I’ve had a lot of success with my query letter and have had all but 3 agents request to see partials or fulls of my manuscript. So far, I have yet to hear back, but my fingers and toes are crossed! I thought that perhaps, you all would want to see an example of one letter I sent out to a senior editor at Citadel Press (no, she’s not an agent, but I figured what the hell…it couldn’t hurt). The writing in my letter was very stylized and the type of format that will either be loved or hated by those reading it. I guess my mindset was that since most of my book was written in this style, if they didn’t like it, better to weed them out early. And since there’s no way to please everyone, I took a risk, hoping to grab the attention of the agent and/or editor most like myself with a similar sense of humor.

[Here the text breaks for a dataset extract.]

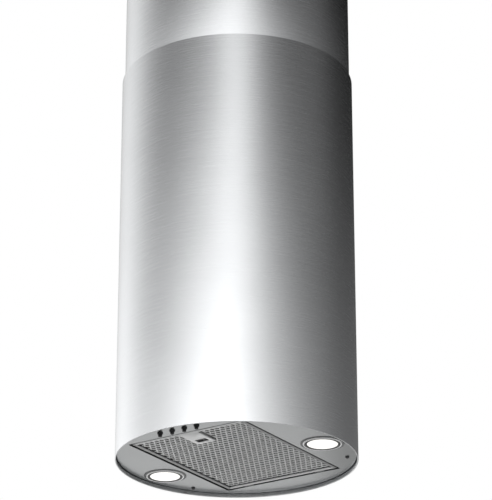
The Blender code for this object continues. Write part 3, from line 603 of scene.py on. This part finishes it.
def make_tube_screws(mats):
    for side, word in ((-1, "left"), (1, "right")):
        node = f"tube_screw_{word}"
        low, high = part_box(node)
        head_r = (high.y - low.y) / 2
        length = high.x - low.x
        profile = [
            (0, 0),
            (head_r * 0.6, -0.0003),
            (head_r * 0.92, -0.0010),
            (head_r, -0.0017),
            (0.0018, -0.0017),
            (0.0018, -length),
            (0, -length),
        ]
        at = (high.x if side > 0 else low.x, 0, (low.z + high.z) / 2)
        turn = Matrix.Rotation(side * math.pi / 2, 4, "Y")
        screw = lathe(f"tube_screw_{word}_head", profile, 32, False)
        cut(screw, cross_recess("recess", 0, 0.0011, head_r * 0.55, (0, 0, 0)))
        screw.data.transform(Matrix.Translation(at) @ turn)
        dress(screw, "ceiling_frame", mats["chrome"], "chrome", node)


# ---------------------------------------------------------------- lamps
def make_lamps(mats):
    for side, place in lamp_places():
        low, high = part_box(f"lamp_ring_{side}")
        ring_r = (high.x - low.x) / 2
        glass_low, glass_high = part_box(f"lamp_glass_{side}")
        glass_r = (glass_high.x - glass_low.x) / 2
        under = PANEL_Z - 0.0003
        at = (place.x, place.y, 0)
        seat_r = glass_r + 0.0044
        ledge = under - 0.0003
        bezel = [
            (0.0282, high.z),
            (0.0282, under),
            (ring_r, under),
            (ring_r - 0.0004, under - 0.0009),
            (ring_r - 0.0012, low.z),
            (seat_r + 0.0008, low.z),
            (seat_r, low.z + 0.0005),
            (seat_r, ledge),
            (glass_r + 0.0014, ledge),
            (glass_r + 0.0014, high.z),
        ]
        ring = lathe(f"lamp_bezel_{side}", rounded(bezel, 0.0003, 3), 96, True, at)
        dress(ring, "lower_unit", mats["chrome"], "chrome", f"lamp_ring_{side}")
        seal = [
            (seat_r - 0.0001, ledge - 0.0001),
            (seat_r - 0.0001, low.z + 0.0006),
            (seat_r - 0.0014, low.z + 0.0003),
            (glass_r + 0.0001, low.z + 0.0006),
            (glass_r + 0.0001, ledge - 0.0001),
        ]
        gasket = lathe(f"lamp_gasket_{side}", rounded(seal, 0.0003, 3), 96, True, at)
        dress(gasket, "lower_unit", mats["black_plastic"], "black_plastic")
        # painted shade: a grey plastic ring under the bezel, reaching out past it, stands in for the dark
        # ring of shade on the panel round the lamp
        painted_shade_ring_r = ring_r + 0.0034
        painted_shade_ring = [
            (painted_shade_ring_r, PANEL_Z - 0.0002),
            (painted_shade_ring_r - 0.0004, PANEL_Z - 0.0007),
            (ring_r - 0.0008, PANEL_Z - 0.0009),
            (ring_r - 0.0008, PANEL_Z - 0.0002),
        ]
        seat = lathe(f"lamp_skirt_{side}", rounded(painted_shade_ring, 0.0002, 2), 96, True, at)
        dress(seat, "lower_unit", mats["grey_plastic"], "grey_plastic")
        dome = [(glass_r * s, low.z + 0.0001 + 0.0005 * s * s) for s in (0, 0.25, 0.5, 0.75, 0.92)]
        rim = [(glass_r, low.z + 0.0009), (glass_r, glass_high.z)]
        profile = [(0, glass_high.z), *rim[::-1], *dome[::-1]]
        glass = lathe(f"lamp_front_{side}", profile, 96, False, at)
        dress(glass, "lower_unit", mats["glass"], "glass", f"lamp_glass_{side}")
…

So…here’s my letter with one response (from the editor):


Dear Ms. *********,

I love coffee. Sometimes people try to switch my coffee from caffeinated to decaf. I can always tell the difference. I also like Pringles, but only the reduced fat kind because they crunch better when you bite into them and they aren’t as greasy. I’m an actress sometimes, a photographer rarely, a producer most of the time, and a friend always. But seriously, and yes I can be serious, I consider myself a work in progress. I believe if you fall asleep at night the same person that you were in the morning, you might as well have stayed in bed. Life will kick you in the balls, but I kick back harder. I am a dreamer. I am a romantic. I am pragmatic. I am contradictory. I am who I am and I love who I am. I love my family, my friends, my life, and every crusade I’ve fought to get where I am. Although it’s been proven that caffeine is addictive, stunts your growth, and is bad for your teeth—I like it. And I’ll never allow anyone to steal the caffeine from my coffee. My book chronicles the important, the funny, the sometimes life-changing moments I have experienced. These are my stories. These are my memoirs. These are the reasons I became the woman I am today.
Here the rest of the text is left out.